A comienzos de los años cincuenta, la Cofradía de Pescadores retomó su caso y le proporcionó un coche de inválido para que pudiera recuperar la movilidad. El vehículo tenía la forma de un triciclo y disponía de una manivela situada en el manillar que le permitía al conductor poder dirigir el coche utilizando sólo las manos. El coche le dio la vida y desde entonces pudo regresar a las calles, a mezclarse con la gente y a ganarse el pan con su propio esfuerzo.

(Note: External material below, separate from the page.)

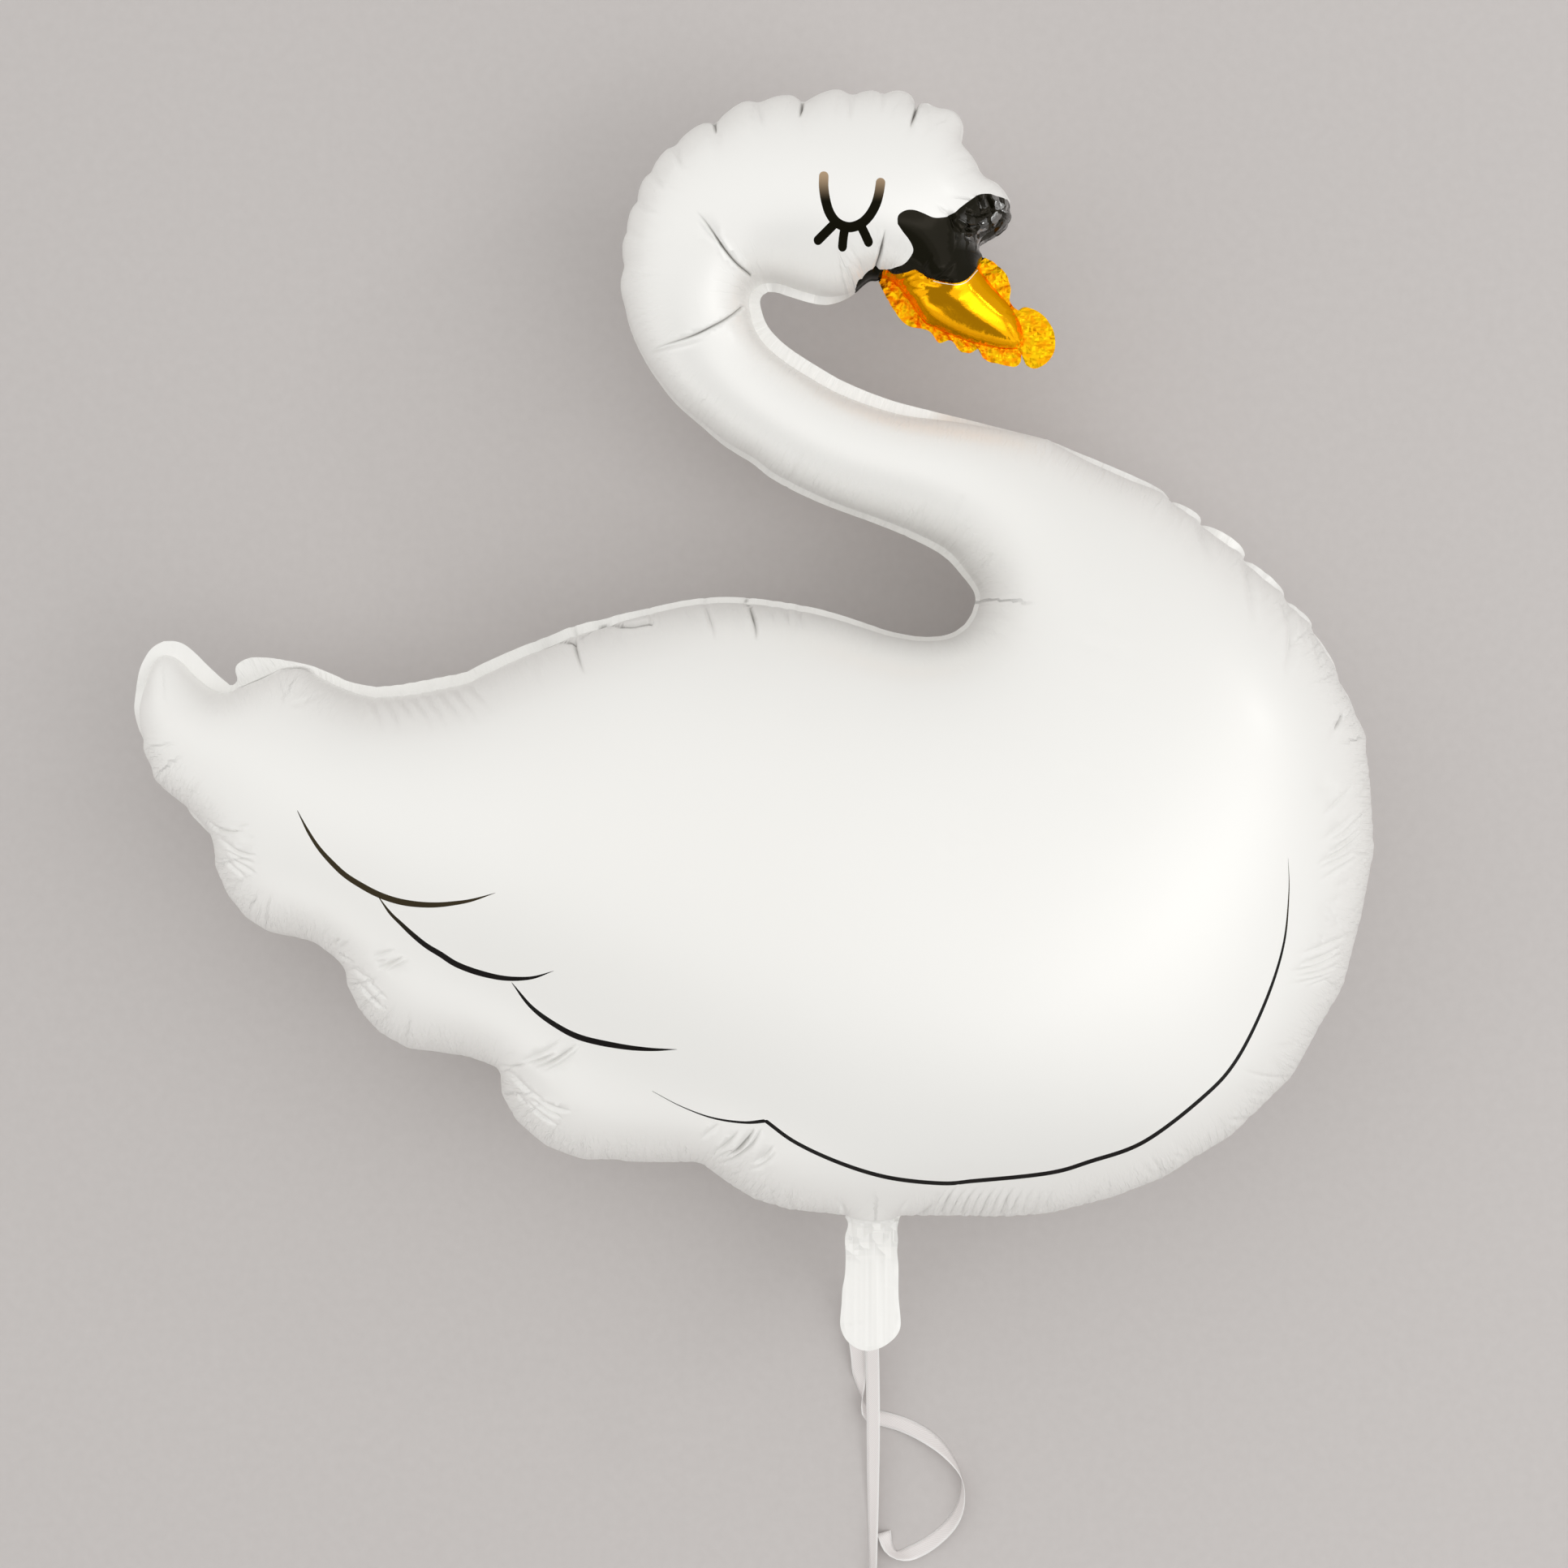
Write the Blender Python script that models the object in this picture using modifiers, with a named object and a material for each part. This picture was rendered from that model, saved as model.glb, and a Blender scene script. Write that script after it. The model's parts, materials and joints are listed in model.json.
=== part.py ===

Gracias a la mediación de la cofradía, el ayuntamiento le concedió un permiso especial para que José el Garrancha pudiera dedicarse a la mendicidad de forma legal y le dio unas de las viviendas que la Obra Social de Falange construyó para los pescadores en el barrio del Tagarete.



A bordo de su cochecillo, los domingos y los días festivos se iba a la puerta de la iglesia de San Pedro y entregaba su alma a la generosidad de los fieles que acudían a escuchar la misa. Por la tarde, se colocaba en la puerta de la Terraza Apolo, que ocupaba el solar donde en 1968 construyeron el Gran Hotel, y allí se ponía a pedir aprovechando el tirón de gente que acudía a las sesiones de cine o a ver los combates de boxeo que se organizaban en las noches de verano.


Cuando llegaba la Feria empezaba para él la temporada alta. No necesitaba pedir, ni la ayuda de un cartel que informara a la gente de sus desdichas; la estampa de aquel hombre sin piernas y con los dedos de las manos mutilados, era motivo suficiente para que todo el mundo le dejara una moneda en la cesta


Una noche de Feria de 1966, cuando regresaba a su casa después de una madrugada de trabajo, un coche se lo llevó por delante cuando cruzaba por la Avenida de Cabo de Gata a la altura de la calle América. El destino le tenía guardado un último golpe al viejo pescador;  unas horas después moría sobre una fría camilla de la Casa de Socorro de Ciudad Jardín.